Write the material out again in full, exactly.

* **STORED DATA**:
-----
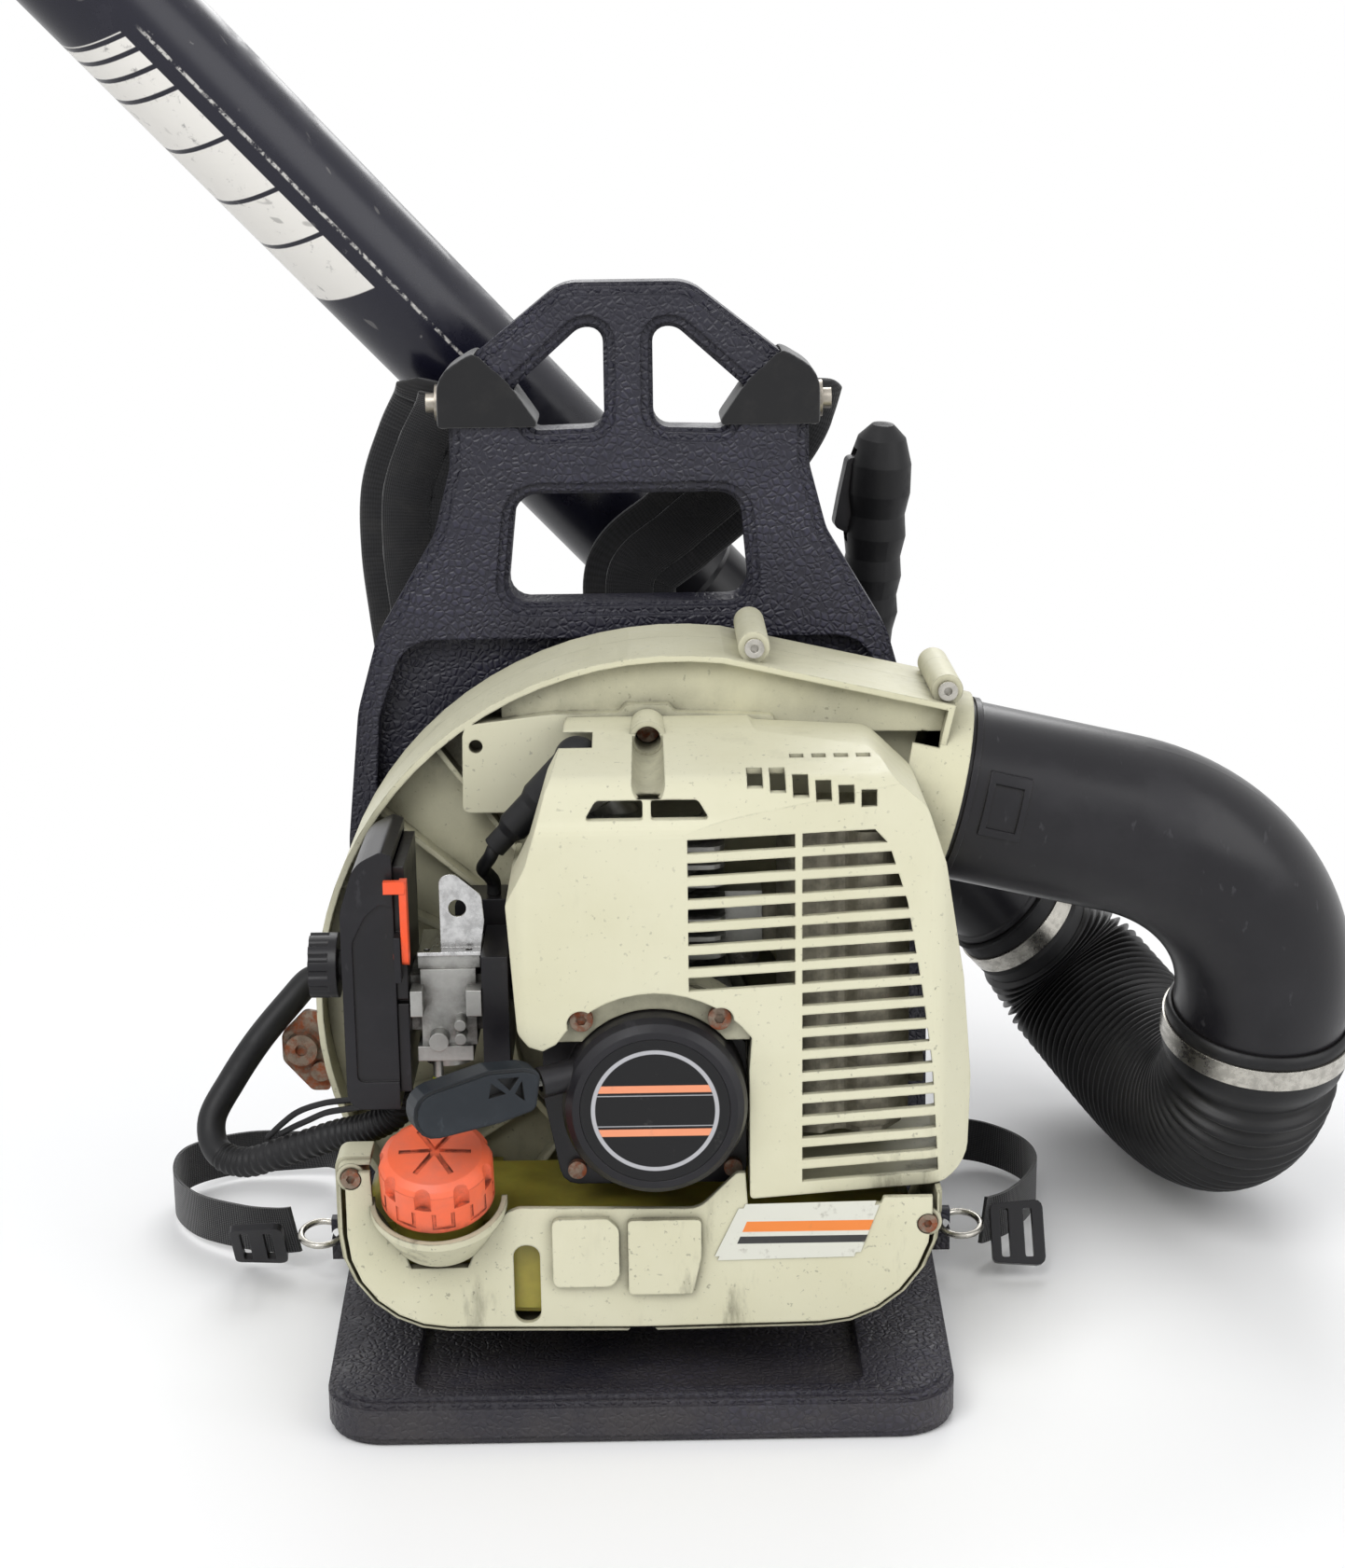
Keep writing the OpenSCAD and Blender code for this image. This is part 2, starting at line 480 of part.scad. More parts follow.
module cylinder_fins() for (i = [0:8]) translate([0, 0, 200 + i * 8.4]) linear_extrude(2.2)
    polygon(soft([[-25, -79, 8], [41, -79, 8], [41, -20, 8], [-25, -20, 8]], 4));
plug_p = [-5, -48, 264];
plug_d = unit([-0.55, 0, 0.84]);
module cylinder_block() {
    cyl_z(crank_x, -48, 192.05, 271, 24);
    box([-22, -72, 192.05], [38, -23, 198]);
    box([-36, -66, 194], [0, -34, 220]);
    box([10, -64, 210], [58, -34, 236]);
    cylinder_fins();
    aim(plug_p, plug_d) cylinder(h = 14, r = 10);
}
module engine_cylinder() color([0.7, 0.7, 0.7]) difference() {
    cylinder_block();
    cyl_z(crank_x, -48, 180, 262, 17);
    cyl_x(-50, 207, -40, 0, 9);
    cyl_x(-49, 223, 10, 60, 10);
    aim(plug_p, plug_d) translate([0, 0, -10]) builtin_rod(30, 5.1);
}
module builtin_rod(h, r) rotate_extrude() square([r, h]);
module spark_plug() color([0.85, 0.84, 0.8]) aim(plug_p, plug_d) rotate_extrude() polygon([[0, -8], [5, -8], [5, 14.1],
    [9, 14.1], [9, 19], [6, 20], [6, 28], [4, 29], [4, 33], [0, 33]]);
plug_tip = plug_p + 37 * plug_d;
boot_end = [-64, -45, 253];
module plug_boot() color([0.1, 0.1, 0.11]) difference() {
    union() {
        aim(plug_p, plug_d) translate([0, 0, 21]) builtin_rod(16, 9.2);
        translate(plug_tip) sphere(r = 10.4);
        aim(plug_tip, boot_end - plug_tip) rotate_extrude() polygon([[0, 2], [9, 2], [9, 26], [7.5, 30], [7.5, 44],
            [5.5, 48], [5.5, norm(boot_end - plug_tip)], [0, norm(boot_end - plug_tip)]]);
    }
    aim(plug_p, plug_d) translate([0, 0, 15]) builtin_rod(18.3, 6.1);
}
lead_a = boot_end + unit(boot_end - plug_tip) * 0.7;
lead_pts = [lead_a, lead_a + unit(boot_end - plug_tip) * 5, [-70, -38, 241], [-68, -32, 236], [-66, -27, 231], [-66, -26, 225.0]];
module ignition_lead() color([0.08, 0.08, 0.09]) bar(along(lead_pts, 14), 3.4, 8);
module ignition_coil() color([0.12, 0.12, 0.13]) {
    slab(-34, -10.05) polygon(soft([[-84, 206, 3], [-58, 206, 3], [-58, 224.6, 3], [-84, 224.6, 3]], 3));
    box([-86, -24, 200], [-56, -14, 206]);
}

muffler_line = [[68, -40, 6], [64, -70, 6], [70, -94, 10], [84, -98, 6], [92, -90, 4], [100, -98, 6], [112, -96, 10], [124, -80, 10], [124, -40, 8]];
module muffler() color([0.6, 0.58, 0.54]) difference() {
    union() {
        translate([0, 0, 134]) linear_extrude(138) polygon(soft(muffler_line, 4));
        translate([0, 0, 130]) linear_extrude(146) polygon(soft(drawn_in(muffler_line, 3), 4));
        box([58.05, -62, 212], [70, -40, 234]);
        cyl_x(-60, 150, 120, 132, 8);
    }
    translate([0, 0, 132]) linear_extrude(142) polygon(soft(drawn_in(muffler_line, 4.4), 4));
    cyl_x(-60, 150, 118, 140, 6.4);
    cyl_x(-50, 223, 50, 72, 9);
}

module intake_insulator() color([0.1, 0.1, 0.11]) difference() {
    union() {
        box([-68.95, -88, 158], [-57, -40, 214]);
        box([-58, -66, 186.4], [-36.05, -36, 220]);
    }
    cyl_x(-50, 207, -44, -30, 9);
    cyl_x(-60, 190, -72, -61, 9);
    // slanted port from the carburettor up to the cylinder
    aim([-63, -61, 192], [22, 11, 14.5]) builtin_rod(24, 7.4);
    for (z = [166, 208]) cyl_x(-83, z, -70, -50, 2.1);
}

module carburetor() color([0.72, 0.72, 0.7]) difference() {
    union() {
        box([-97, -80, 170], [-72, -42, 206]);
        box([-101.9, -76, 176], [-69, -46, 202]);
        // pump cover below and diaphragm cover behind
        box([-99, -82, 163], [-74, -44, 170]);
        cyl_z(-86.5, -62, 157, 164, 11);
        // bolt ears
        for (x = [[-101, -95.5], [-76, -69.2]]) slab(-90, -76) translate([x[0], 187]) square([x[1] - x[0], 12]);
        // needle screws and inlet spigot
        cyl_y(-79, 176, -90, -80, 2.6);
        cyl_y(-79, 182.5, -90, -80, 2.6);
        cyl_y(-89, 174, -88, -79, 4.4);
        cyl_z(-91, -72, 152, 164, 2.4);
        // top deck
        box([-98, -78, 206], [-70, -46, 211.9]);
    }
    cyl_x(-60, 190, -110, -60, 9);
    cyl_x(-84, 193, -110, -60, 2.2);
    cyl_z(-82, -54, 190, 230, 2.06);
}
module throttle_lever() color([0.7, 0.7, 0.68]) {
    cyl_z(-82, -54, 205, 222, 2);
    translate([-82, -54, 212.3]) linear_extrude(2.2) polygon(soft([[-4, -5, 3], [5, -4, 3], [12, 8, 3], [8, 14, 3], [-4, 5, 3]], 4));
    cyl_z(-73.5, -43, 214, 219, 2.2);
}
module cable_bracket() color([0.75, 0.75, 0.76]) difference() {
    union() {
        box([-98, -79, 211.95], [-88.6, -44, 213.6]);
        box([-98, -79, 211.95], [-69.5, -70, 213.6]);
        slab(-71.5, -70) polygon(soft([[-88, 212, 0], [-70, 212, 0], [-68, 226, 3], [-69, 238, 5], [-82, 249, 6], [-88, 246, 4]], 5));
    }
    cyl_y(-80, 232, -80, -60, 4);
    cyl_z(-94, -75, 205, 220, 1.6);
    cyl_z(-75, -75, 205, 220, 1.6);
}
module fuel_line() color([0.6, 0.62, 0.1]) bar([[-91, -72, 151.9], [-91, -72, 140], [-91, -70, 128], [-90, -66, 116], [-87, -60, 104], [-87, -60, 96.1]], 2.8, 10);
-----
* **WRITTEN ANSWER**:
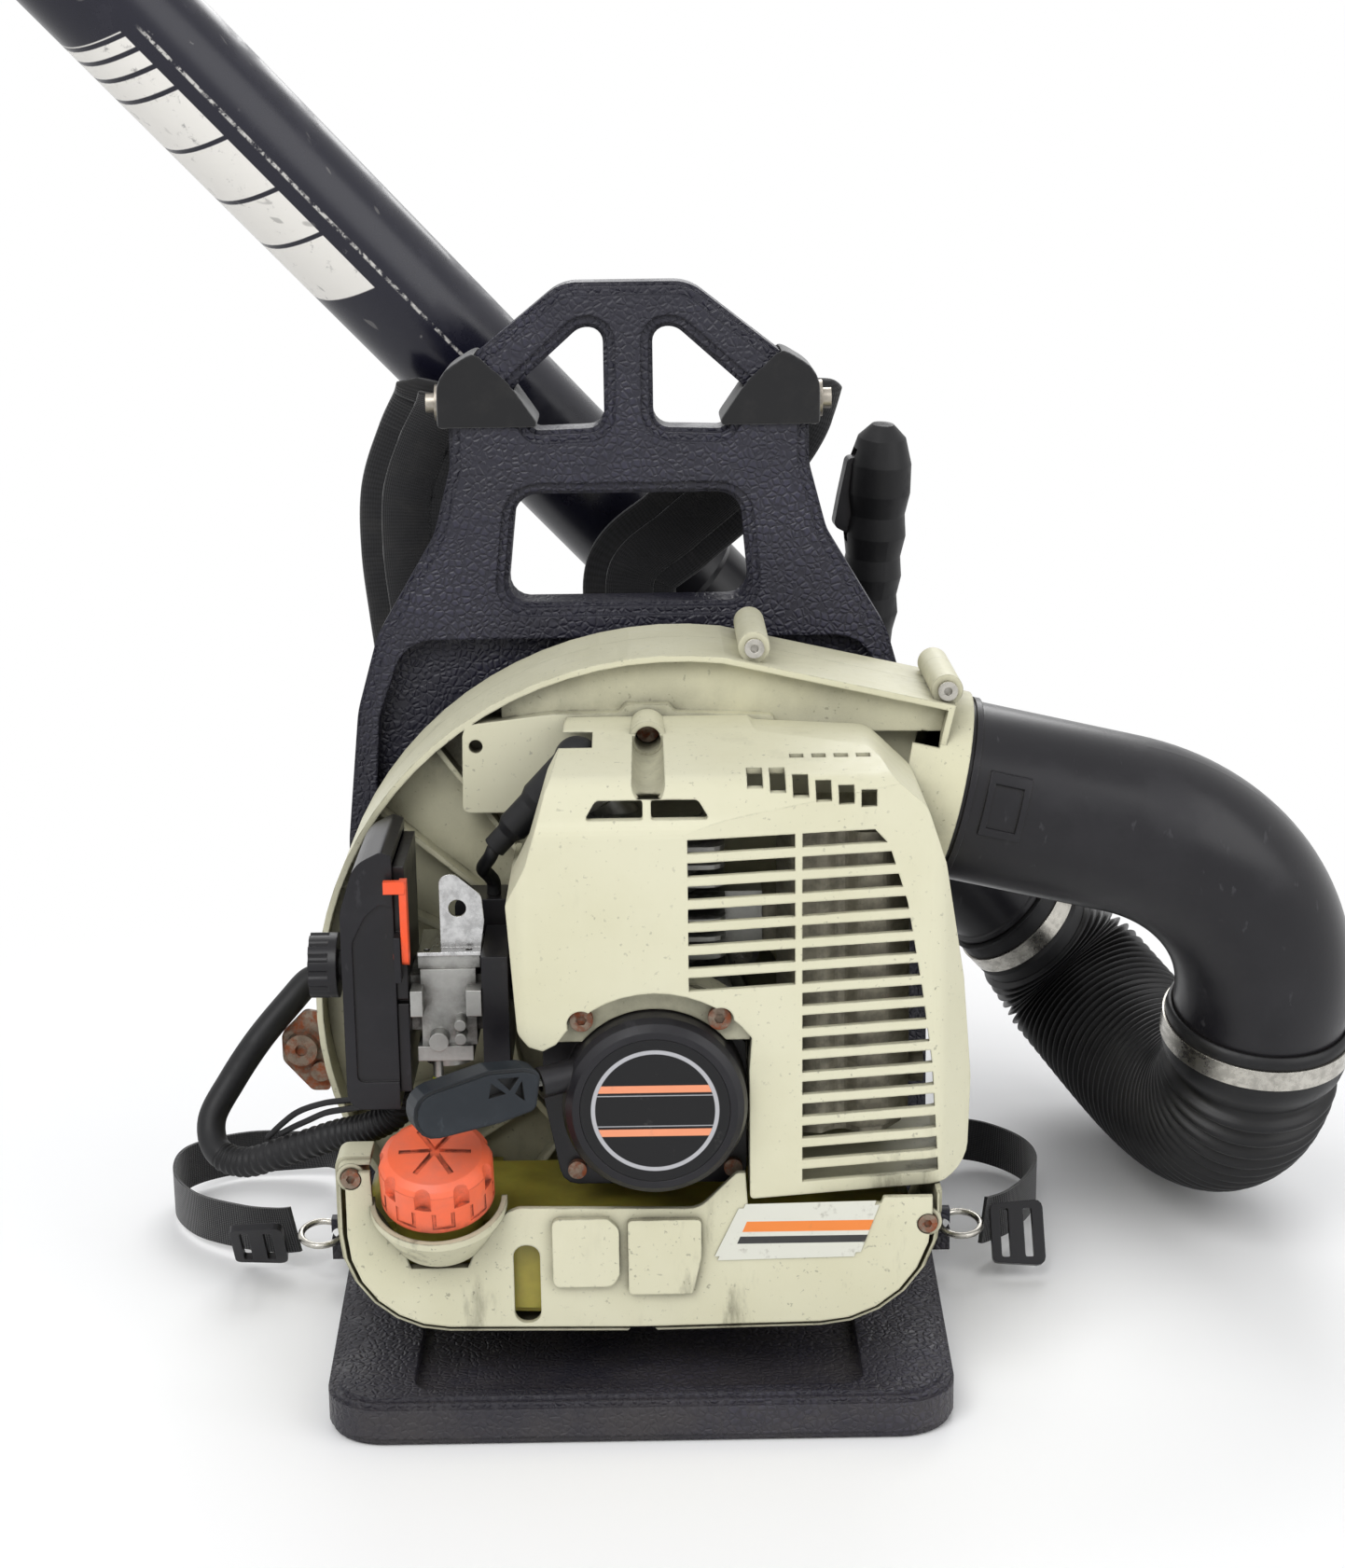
Keep writing the OpenSCAD and Blender code for this image. This is part 2, starting at line 480 of part.scad. More parts follow.
module cylinder_fins() for (i = [0:8]) translate([0, 0, 200 + i * 8.4]) linear_extrude(2.2)
    polygon(soft([[-25, -79, 8], [41, -79, 8], [41, -20, 8], [-25, -20, 8]], 4));
plug_p = [-5, -48, 264];
plug_d = unit([-0.55, 0, 0.84]);
module cylinder_block() {
    cyl_z(crank_x, -48, 192.05, 271, 24);
    box([-22, -72, 192.05], [38, -23, 198]);
    box([-36, -66, 194], [0, -34, 220]);
    box([10, -64, 210], [58, -34, 236]);
    cylinder_fins();
    aim(plug_p, plug_d) cylinder(h = 14, r = 10);
}
module engine_cylinder() color([0.7, 0.7, 0.7]) difference() {
    cylinder_block();
    cyl_z(crank_x, -48, 180, 262, 17);
    cyl_x(-50, 207, -40, 0, 9);
    cyl_x(-49, 223, 10, 60, 10);
    aim(plug_p, plug_d) translate([0, 0, -10]) builtin_rod(30, 5.1);
}
module builtin_rod(h, r) rotate_extrude() square([r, h]);
module spark_plug() color([0.85, 0.84, 0.8]) aim(plug_p, plug_d) rotate_extrude() polygon([[0, -8], [5, -8], [5, 14.1],
    [9, 14.1], [9, 19], [6, 20], [6, 28], [4, 29], [4, 33], [0, 33]]);
plug_tip = plug_p + 37 * plug_d;
boot_end = [-64, -45, 253];
module plug_boot() color([0.1, 0.1, 0.11]) difference() {
    union() {
        aim(plug_p, plug_d) translate([0, 0, 21]) builtin_rod(16, 9.2);
        translate(plug_tip) sphere(r = 10.4);
        aim(plug_tip, boot_end - plug_tip) rotate_extrude() polygon([[0, 2], [9, 2], [9, 26], [7.5, 30], [7.5, 44],
            [5.5, 48], [5.5, norm(boot_end - plug_tip)], [0, norm(boot_end - plug_tip)]]);
    }
    aim(plug_p, plug_d) translate([0, 0, 15]) builtin_rod(18.3, 6.1);
}
lead_a = boot_end + unit(boot_end - plug_tip) * 0.7;
lead_pts = [lead_a, lead_a + unit(boot_end - plug_tip) * 5, [-70, -38, 241], [-68, -32, 236], [-66, -27, 231], [-66, -26, 225.0]];
module ignition_lead() color([0.08, 0.08, 0.09]) bar(along(lead_pts, 14), 3.4, 8);
module ignition_coil() color([0.12, 0.12, 0.13]) {
    slab(-34, -10.05) polygon(soft([[-84, 206, 3], [-58, 206, 3], [-58, 224.6, 3], [-84, 224.6, 3]], 3));
    box([-86, -24, 200], [-56, -14, 206]);
}

muffler_line = [[68, -40, 6], [64, -70, 6], [70, -94, 10], [84, -98, 6], [92, -90, 4], [100, -98, 6], [112, -96, 10], [124, -80, 10], [124, -40, 8]];
module muffler() color([0.6, 0.58, 0.54]) difference() {
    union() {
        translate([0, 0, 134]) linear_extrude(138) polygon(soft(muffler_line, 4));
        translate([0, 0, 130]) linear_extrude(146) polygon(soft(drawn_in(muffler_line, 3), 4));
        box([58.05, -62, 212], [70, -40, 234]);
        cyl_x(-60, 150, 120, 132, 8);
    }
    translate([0, 0, 132]) linear_extrude(142) polygon(soft(drawn_in(muffler_line, 4.4), 4));
    cyl_x(-60, 150, 118, 140, 6.4);
    cyl_x(-50, 223, 50, 72, 9);
}

module intake_insulator() color([0.1, 0.1, 0.11]) difference() {
    union() {
        box([-68.95, -88, 158], [-57, -40, 214]);
        box([-58, -66, 186.4], [-36.05, -36, 220]);
    }
    cyl_x(-50, 207, -44, -30, 9);
    cyl_x(-60, 190, -72, -61, 9);
    // slanted port from the carburettor up to the cylinder
    aim([-63, -61, 192], [22, 11, 14.5]) builtin_rod(24, 7.4);
    for (z = [166, 208]) cyl_x(-83, z, -70, -50, 2.1);
}

module carburetor() color([0.72, 0.72, 0.7]) difference() {
    union() {
        box([-97, -80, 170], [-72, -42, 206]);
        box([-101.9, -76, 176], [-69, -46, 202]);
        // pump cover below and diaphragm cover behind
        box([-99, -82, 163], [-74, -44, 170]);
        cyl_z(-86.5, -62, 157, 164, 11);
        // bolt ears
        for (x = [[-101, -95.5], [-76, -69.2]]) slab(-90, -76) translate([x[0], 187]) square([x[1] - x[0], 12]);
        // needle screws and inlet spigot
        cyl_y(-79, 176, -90, -80, 2.6);
        cyl_y(-79, 182.5, -90, -80, 2.6);
        cyl_y(-89, 174, -88, -79, 4.4);
        cyl_z(-91, -72, 152, 164, 2.4);
        // top deck
        box([-98, -78, 206], [-70, -46, 211.9]);
    }
    cyl_x(-60, 190, -110, -60, 9);
    cyl_x(-84, 193, -110, -60, 2.2);
    cyl_z(-82, -54, 190, 230, 2.06);
}
module throttle_lever() color([0.7, 0.7, 0.68]) {
    cyl_z(-82, -54, 205, 222, 2);
    translate([-82, -54, 212.3]) linear_extrude(2.2) polygon(soft([[-4, -5, 3], [5, -4, 3], [12, 8, 3], [8, 14, 3], [-4, 5, 3]], 4));
    cyl_z(-73.5, -43, 214, 219, 2.2);
}
module cable_bracket() color([0.75, 0.75, 0.76]) difference() {
    union() {
        box([-98, -79, 211.95], [-88.6, -44, 213.6]);
        box([-98, -79, 211.95], [-69.5, -70, 213.6]);
        slab(-71.5, -70) polygon(soft([[-88, 212, 0], [-70, 212, 0], [-68, 226, 3], [-69, 238, 5], [-82, 249, 6], [-88, 246, 4]], 5));
    }
    cyl_y(-80, 232, -80, -60, 4);
    cyl_z(-94, -75, 205, 220, 1.6);
    cyl_z(-75, -75, 205, 220, 1.6);
}
module fuel_line() color([0.6, 0.62, 0.1]) bar([[-91, -72, 151.9], [-91, -72, 140], [-91, -70, 128], [-90, -66, 116], [-87, -60, 104], [-87, -60, 96.1]], 2.8, 10);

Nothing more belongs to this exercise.